Quarterly Newsletters and other widow makers
Why is it like this? The reason is that as the frequency of publication goes down most of the "news" is either too old or too new. Try this simple exercise. If the Washington Post were to be a quarterly what would you put in the fourth quarter 2007 issue? As long as it is a daily they can talk about a speech that Barack Obama is scheduled to deliver tomorrow. But if it were a quarterly you could only really talk about historical election campaigns. It's unlikely that any article you commission today about the 2008 election could be relevant in three months time.
But the emphasis on the struggle to "fill" the newsletters of companies, schools, charities, government agencies and so on reflects a much more serious problem: the belief of managers and administrators that they need to have one and that they have enough content to fill it. So many newsletters are frankly a waste of time and trees. And they are often widow makers for the poor staff who have to turn them out every month.

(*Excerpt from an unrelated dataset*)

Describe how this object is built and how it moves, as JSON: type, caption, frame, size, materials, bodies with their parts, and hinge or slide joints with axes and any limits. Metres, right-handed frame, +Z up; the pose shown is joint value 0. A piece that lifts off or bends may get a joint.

My advice to young "mentees" is usually to stay away from this kind of work if you can avoid it. And my advice for managers is to think very carefully before deciding that a newsletter will solve the staff morale issue or declining sales. Very often the best way to improve morale is to scrap the newsletter. And if you must have one then be realistic about the production needs. A regular newsletter is not something that your assistant can put together in his spare time, and other employees will not spontaneously deliver publication quality copy and pictures a week before your deadline.
To be honest, unless you have a suitably dimensioned communications department to do this work you should be considering outsourcing it completely. And don't forget that the nineties are gone now. You should be thinking in terms of a blog or a podcast. Forget the paper bulletin shipped out every quarter a month after the target date. Whatever it contained is either too late or too soon or worse.